Some of the ads voters may be seeing in the Georgia Senate runoff are coming from political action committees that are concealing their affiliations with deceptive messages.

Take, for example, billboards popping up around the state urging Trump supporters not to vote for Republican Sens. David Perdue and Kelly Loeffler.

“Georgia Republicans won’t fight for Trump, DON’T fight for them,” the boards urge in big block letters alongside photos of Perdue and Loeffler.

The billboards are paid for by the Really American PAC, a liberal political action committee seeking to capitalize on anger and some confused messaging among Trump supporters regarding the Jan. 5 Senate runoff.
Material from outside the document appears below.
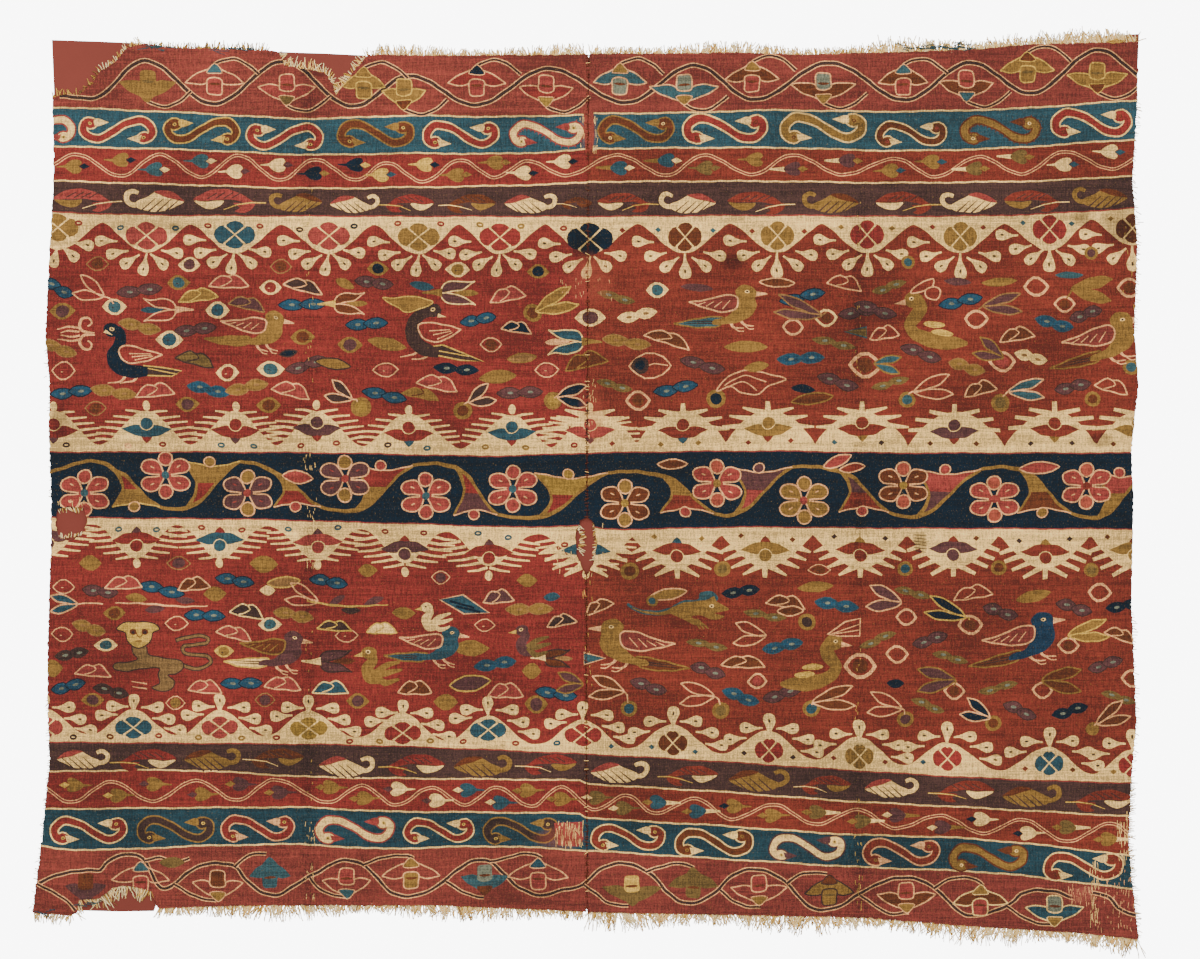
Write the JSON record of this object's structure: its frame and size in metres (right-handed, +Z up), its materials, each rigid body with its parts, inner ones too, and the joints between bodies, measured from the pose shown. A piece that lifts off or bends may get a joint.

“When the enemy is angry, we’re winning,” claims a pitch for the billboards on the progressive fundraising platform ActBlue.

In a statement earlier this month, Really American Executive Director Justin Horwitz claimed a “shared interest” with disaffected Trump voters.

“If Trump supporters deliver Perdue and Loeffler a victory, they should be acutely aware that they will be delivering Trump and MAGA a serious political defeat,” he said. “The only people trying to conceal this are Loeffler, Perdue, and Mitch McConnell, who want to destroy President Trump but keep his supporters.”

The billboards drew an angry rebuke from the Georgia Republican Party for trying to deceive Trump voters. The PAC folded that condemnation back into its fundraising pitch for more billboards.

“When the enemy is angry, we’re winning,” the PAC claimed.

But Really American isn’t the only Super PAC sending out strange or confusing messages. Some voters recently started receiving a mailer from the conservative, business-oriented Club for Growth with a conspiratorial message that they were being watched.

“BE AWARE,” the mailer warns. “Researchers are studying turnout in your neighborhood.”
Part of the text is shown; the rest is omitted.